I started the seeds in another shallow container and when 4 leaves arrived, transplanted them into the rootrainers, sinking the stem deeply almost up to the leaves to encourage more roots. Maybe it might be a good idea to combine that with your suggestion, transplanting into a half-filled roottrainer and gradually filling it up with soil so that even more roots could sprout from the stem as it becomes submerged. I’ll try that this year!
Charley’s Greenhouse usually has them too. http://www.charleysgreenhouse.com/
great web site, thanks for sharing it.
Glad you like it, one of my own favorites.
Call me goofy, but I buy the plastic glasses at the dollar store-16 for a buck, drill a drainage hole and, voila, I have a deep pot to replant my seedlings in. They grow nice roots before I put them in the garden. I plant the seedlings down to the first leaves. Then you can adjust how far apart the they are growing as they get bigger. Only drawback is that the glasses are a lttle tippy.
i have mentioned this before and don’t call me a ghoul but whenever i visit the cemetary to lay flowers for my family and friends and i have to dispose of the plastic wrap they come in i always find loads of containes that are very suitable to starting seeds and transplanting plants.

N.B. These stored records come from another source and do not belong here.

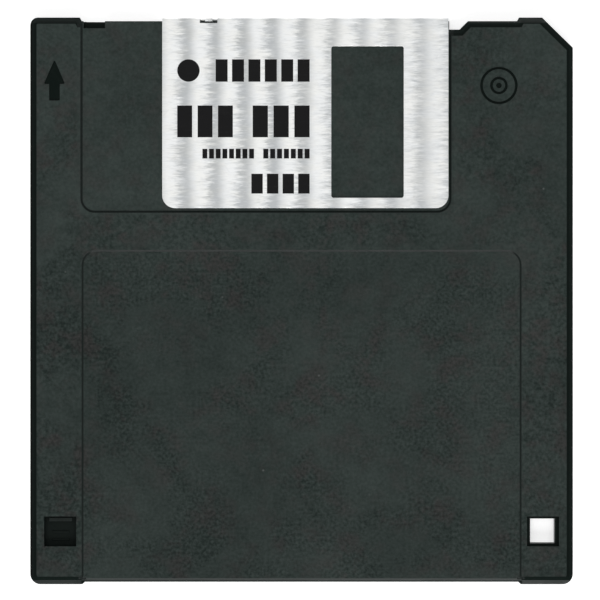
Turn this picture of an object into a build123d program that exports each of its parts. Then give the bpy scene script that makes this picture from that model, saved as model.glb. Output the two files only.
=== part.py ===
from build123d import *

import os
from math import acos, atan, atan2, cos, degrees, radians

# A 3.5 inch floppy disk, lying on its hub side with the label side up. Millimetres.
# The origin is at the middle of the case, on the surface that it lies on. +X is to the right and
# +Y towards the shutter, as seen from the label side, and +Z points up, out of the label.

# Case, outside
case_width = 90.0
case_length = 94.0
case_thickness = 3.3
front_corner_radius = 1.3
rear_corner_radius = 1.7
corner_cut_width = 5.1
corner_cut_length = 5.0
cavity_height = 1.3
wall_thickness = 1.2

# Front edge, which is lower where the shutter slides
front_edge_drop = 0.6
left_land_width = 8.2
right_land_width = 8.9
land_slope_width = 0.3
ledge_drop = 2.0
ledge_width = 1.7

# Raised face and the stepped rim around it
rim_width = 0.58
rim_drop = 0.3
rim_round = 0.25
face_bevel_width = 0.5
face_bevel_foot = 0.03
seam_chamfer = 0.1

# Label recess, which runs over the rear edge and on to the hub side
label_side_inset = 8.85
label_track_gap = 6.8
label_reach_back = 19.5
label_depth = 0.17
label_slope_width = 0.3
label_corner_radius = 2.2
label_edge_drop = 0.4
label_step_width = 0.45

# Shutter track, sunk in both faces
track_left_inset = 8.7
track_hub_gap = 1.7
track_depth = 0.35
track_slope_width = 0.35
track_corner_radius = 2.0

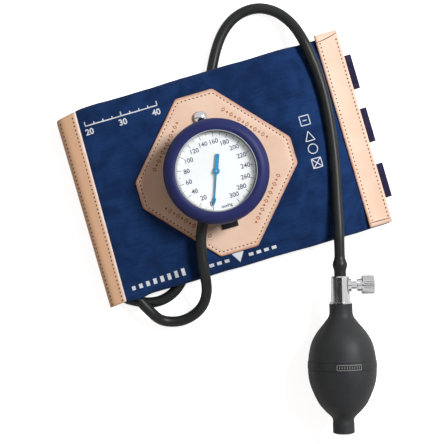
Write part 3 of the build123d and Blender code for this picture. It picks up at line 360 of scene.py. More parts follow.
def metal_group():
    """Machined or plated metal: fine turning lines, smudges and pinhead wear."""
    tree, given = node_group("Metal skin", {
        "Colour": BLACK, "Tarnish": BLACK, "Wear": 0.1, "Roughness": 0.1})
    smudge = spots(tree, 190.0, 4.0)
    worn = calculate(tree, "MULTIPLY", ramp(tree, smudge, 0.45, 0.75), given["Wear"])
    return put_out(tree, mixed(tree, worn, given["Colour"], given["Tarnish"]),
                   spots(tree, 1.0, 2.0, stretch=(3200, 3200, 240)),
                   calculate(tree, "ADD", given["Roughness"],
                             calculate(tree, "MULTIPLY", smudge, 0.10)))


GROUPS = {"weave": weave_group, "grain": grain_group, "moulded": moulded_group,
          "metal": metal_group}
made_groups = {}


def effect(tree, which, **inputs):
    """Places a shared group in a material with its own values."""
    if which not in made_groups:
        made_groups[which] = GROUPS[which]()
    node = tree.nodes.new("ShaderNodeGroup")
    node.node_tree = made_groups[which]
    set_inputs(tree, node, {label.replace("_", " "): value for label, value in inputs.items()})
    return node.outputs


# Materials

def rgba(colour):
    return (*colour, 1.0)


def new_material(name, **sockets):
    """A new material, its tree and its Principled shader."""
    material = bpy.data.materials.new(name)
    material.use_nodes = True
    tree = material.node_tree
    shader = tree.nodes["Principled BSDF"]
    for label, value in sockets.items():
        shader.inputs[label.replace("_", " ")].default_value = value
    return material, tree, shader


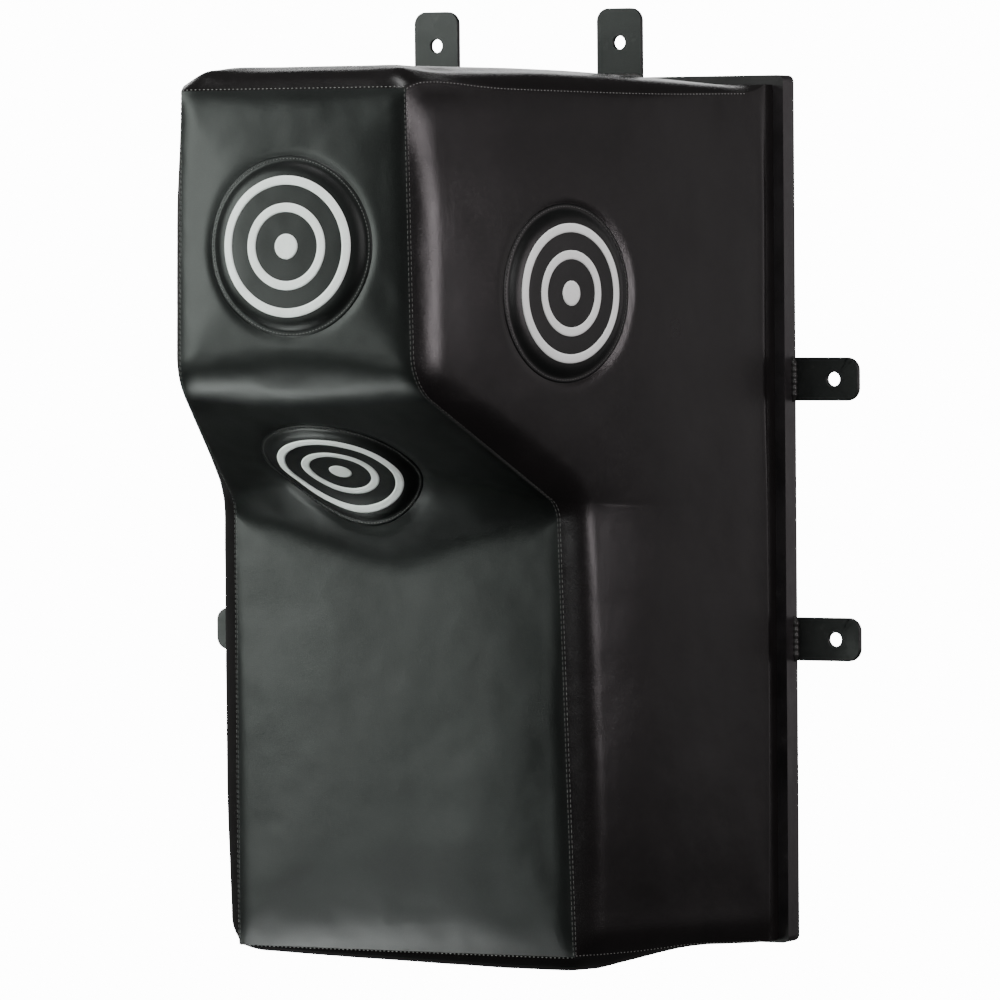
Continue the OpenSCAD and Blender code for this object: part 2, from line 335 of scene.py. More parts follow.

don – the reason i asked you about how much soil you put into the root trainers is because last seson i purchased from park seeds one of those styroform (sp) blocks which held those “dirtless” cylinders in which you placed your seeds. they were very long and when the plant started to grow i had no means of supporting the stems. plus the cylinders were so tall that i had trouble adjusting my grow lights to them and still keep the lights close enough to my regular 2 inch seed starting containers. lucky for me i was experimenting and i only had two of those things from park seeds so i just dumped them after a while.